● Requirement: Write out each line beneath this one exactly as it reads.

● Data shown:
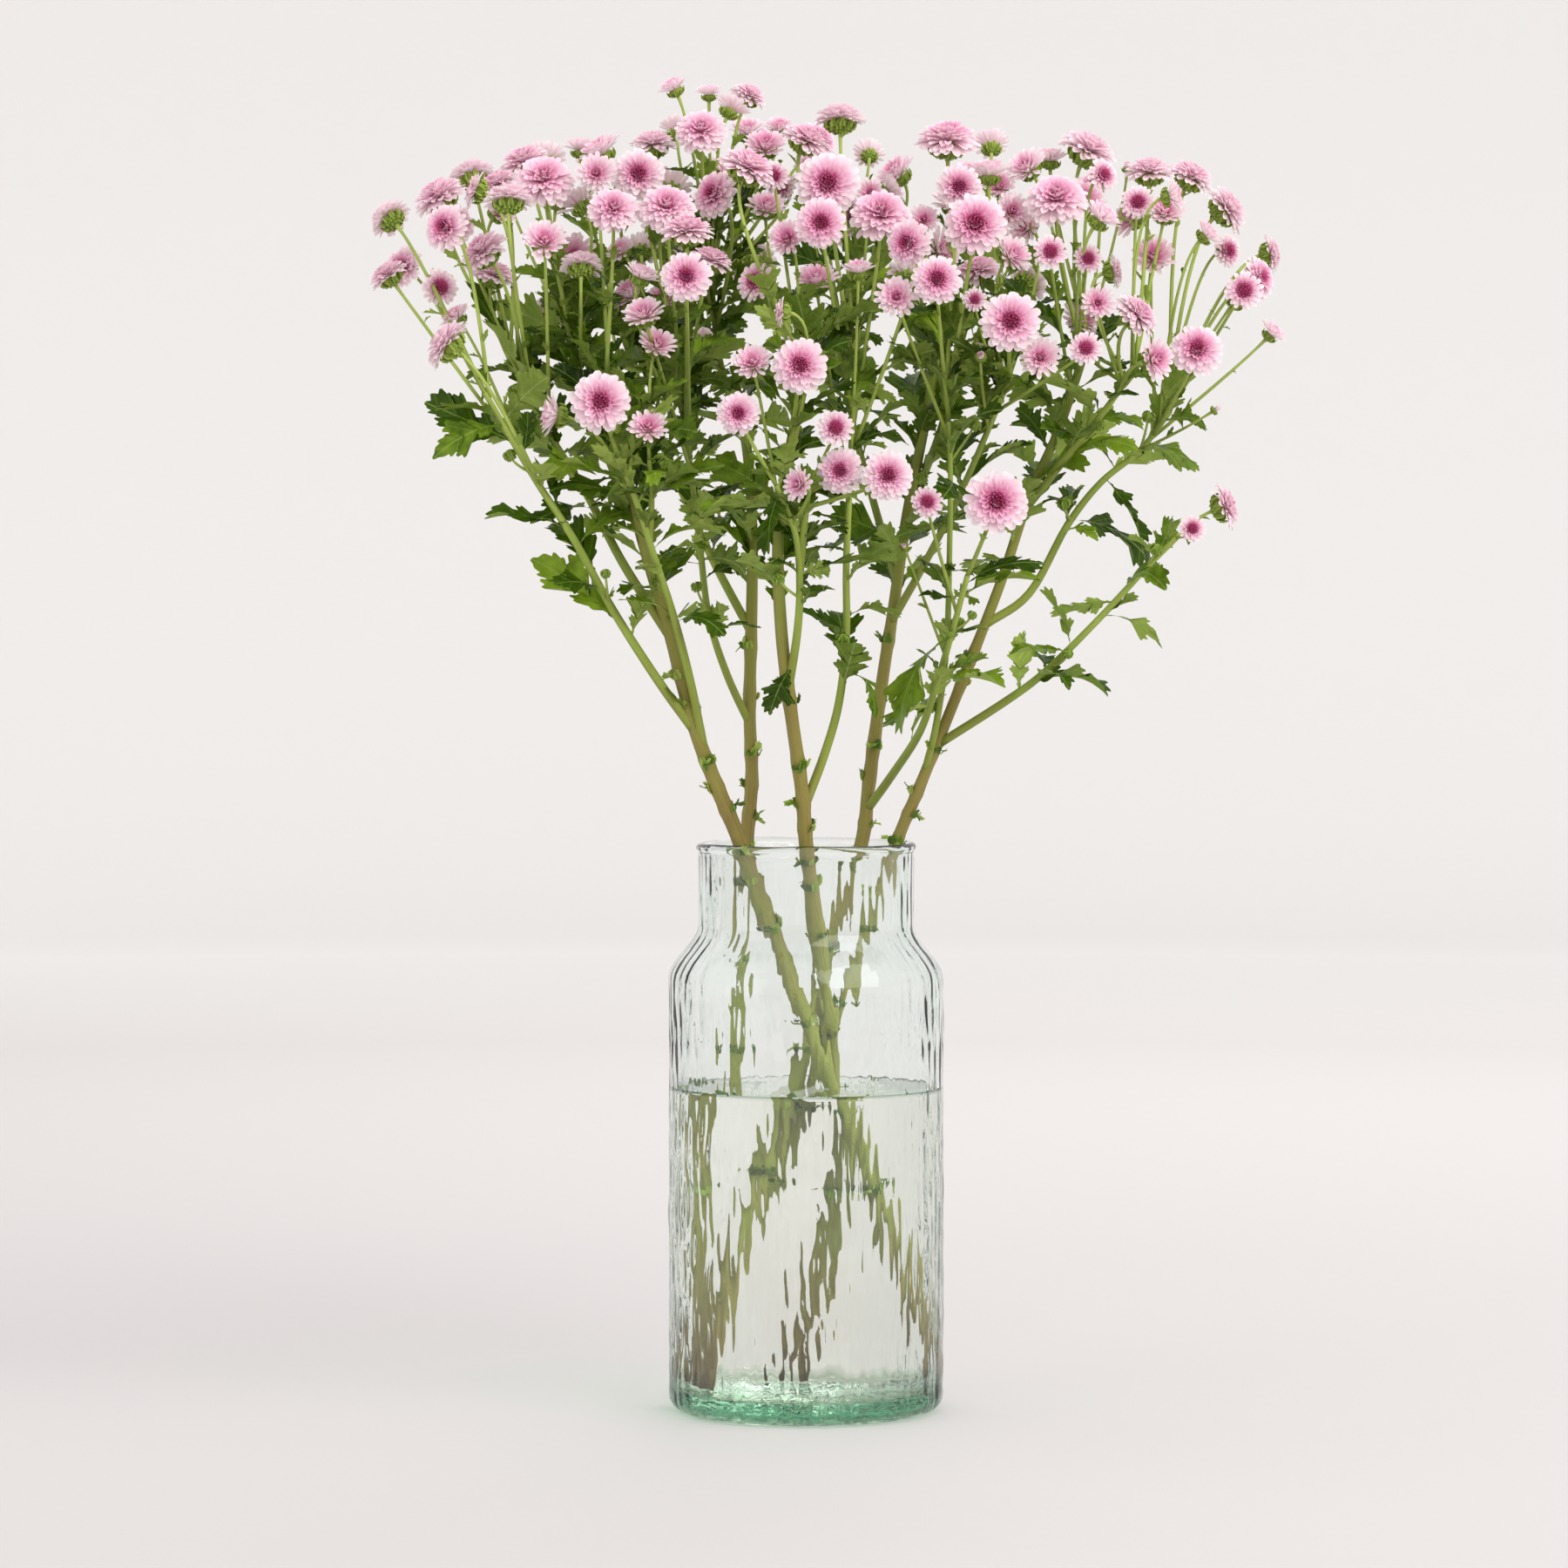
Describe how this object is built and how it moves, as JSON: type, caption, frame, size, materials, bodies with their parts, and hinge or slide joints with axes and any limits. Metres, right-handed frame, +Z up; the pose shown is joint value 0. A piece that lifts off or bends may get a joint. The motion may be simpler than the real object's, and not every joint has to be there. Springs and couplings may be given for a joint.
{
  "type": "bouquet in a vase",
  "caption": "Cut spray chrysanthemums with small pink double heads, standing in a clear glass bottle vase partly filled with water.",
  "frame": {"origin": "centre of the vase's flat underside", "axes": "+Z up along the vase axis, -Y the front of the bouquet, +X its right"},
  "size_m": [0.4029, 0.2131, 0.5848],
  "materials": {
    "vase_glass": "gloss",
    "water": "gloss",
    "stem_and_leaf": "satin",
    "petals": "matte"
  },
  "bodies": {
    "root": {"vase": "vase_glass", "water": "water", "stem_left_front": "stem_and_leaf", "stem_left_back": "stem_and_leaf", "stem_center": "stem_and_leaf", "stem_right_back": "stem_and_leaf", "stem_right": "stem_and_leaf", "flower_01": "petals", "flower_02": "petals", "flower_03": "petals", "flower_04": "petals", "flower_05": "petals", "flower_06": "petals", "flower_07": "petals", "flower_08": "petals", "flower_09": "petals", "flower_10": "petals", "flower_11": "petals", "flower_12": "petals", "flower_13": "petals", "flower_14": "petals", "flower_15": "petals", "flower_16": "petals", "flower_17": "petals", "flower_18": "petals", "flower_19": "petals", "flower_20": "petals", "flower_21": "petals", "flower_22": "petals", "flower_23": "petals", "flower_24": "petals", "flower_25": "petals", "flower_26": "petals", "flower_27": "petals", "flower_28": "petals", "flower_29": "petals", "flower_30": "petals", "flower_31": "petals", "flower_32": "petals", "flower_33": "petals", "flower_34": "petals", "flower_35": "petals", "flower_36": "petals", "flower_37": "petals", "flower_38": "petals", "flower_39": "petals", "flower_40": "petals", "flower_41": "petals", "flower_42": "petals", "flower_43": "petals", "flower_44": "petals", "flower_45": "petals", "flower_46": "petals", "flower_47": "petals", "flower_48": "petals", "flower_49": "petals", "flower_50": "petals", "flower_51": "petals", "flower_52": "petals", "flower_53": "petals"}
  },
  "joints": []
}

● The result:
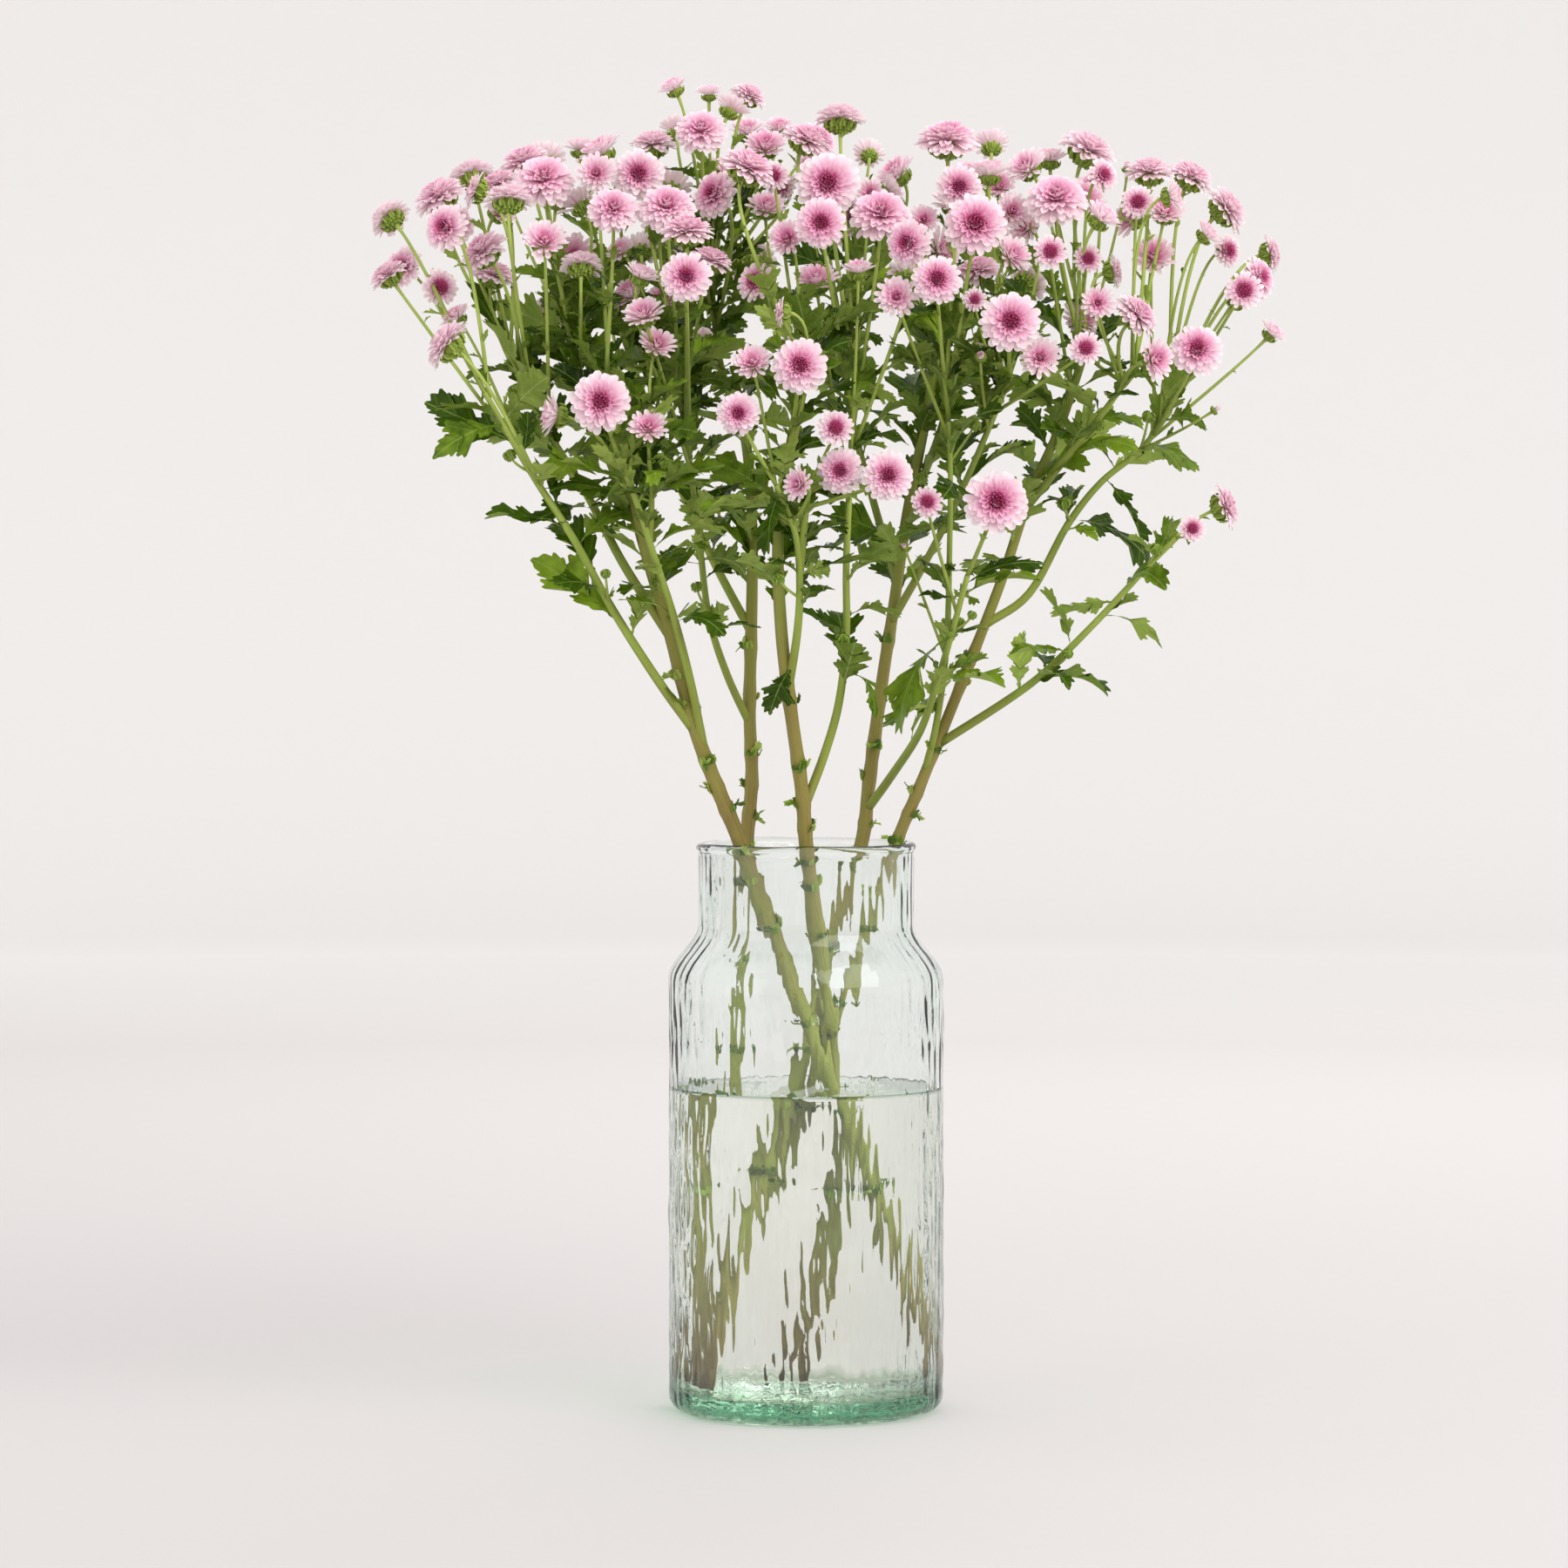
Describe how this object is built and how it moves, as JSON: type, caption, frame, size, materials, bodies with their parts, and hinge or slide joints with axes and any limits. Metres, right-handed frame, +Z up; the pose shown is joint value 0. A piece that lifts off or bends may get a joint. The motion may be simpler than the real object's, and not every joint has to be there. Springs and couplings may be given for a joint.
{
  "type": "bouquet in a vase",
  "caption": "Cut spray chrysanthemums with small pink double heads, standing in a clear glass bottle vase partly filled with water.",
  "frame": {"origin": "centre of the vase's flat underside", "axes": "+Z up along the vase axis, -Y the front of the bouquet, +X its right"},
  "size_m": [0.4029, 0.2131, 0.5848],
  "materials": {
    "vase_glass": "gloss",
    "water": "gloss",
    "stem_and_leaf": "satin",
    "petals": "matte"
  },
  "bodies": {
    "root": {"vase": "vase_glass", "water": "water", "stem_left_front": "stem_and_leaf", "stem_left_back": "stem_and_leaf", "stem_center": "stem_and_leaf", "stem_right_back": "stem_and_leaf", "stem_right": "stem_and_leaf", "flower_01": "petals", "flower_02": "petals", "flower_03": "petals", "flower_04": "petals", "flower_05": "petals", "flower_06": "petals", "flower_07": "petals", "flower_08": "petals", "flower_09": "petals", "flower_10": "petals", "flower_11": "petals", "flower_12": "petals", "flower_13": "petals", "flower_14": "petals", "flower_15": "petals", "flower_16": "petals", "flower_17": "petals", "flower_18": "petals", "flower_19": "petals", "flower_20": "petals", "flower_21": "petals", "flower_22": "petals", "flower_23": "petals", "flower_24": "petals", "flower_25": "petals", "flower_26": "petals", "flower_27": "petals", "flower_28": "petals", "flower_29": "petals", "flower_30": "petals", "flower_31": "petals", "flower_32": "petals", "flower_33": "petals", "flower_34": "petals", "flower_35": "petals", "flower_36": "petals", "flower_37": "petals", "flower_38": "petals", "flower_39": "petals", "flower_40": "petals", "flower_41": "petals", "flower_42": "petals", "flower_43": "petals", "flower_44": "petals", "flower_45": "petals", "flower_46": "petals", "flower_47": "petals", "flower_48": "petals", "flower_49": "petals", "flower_50": "petals", "flower_51": "petals", "flower_52": "petals", "flower_53": "petals"}
  },
  "joints": []
}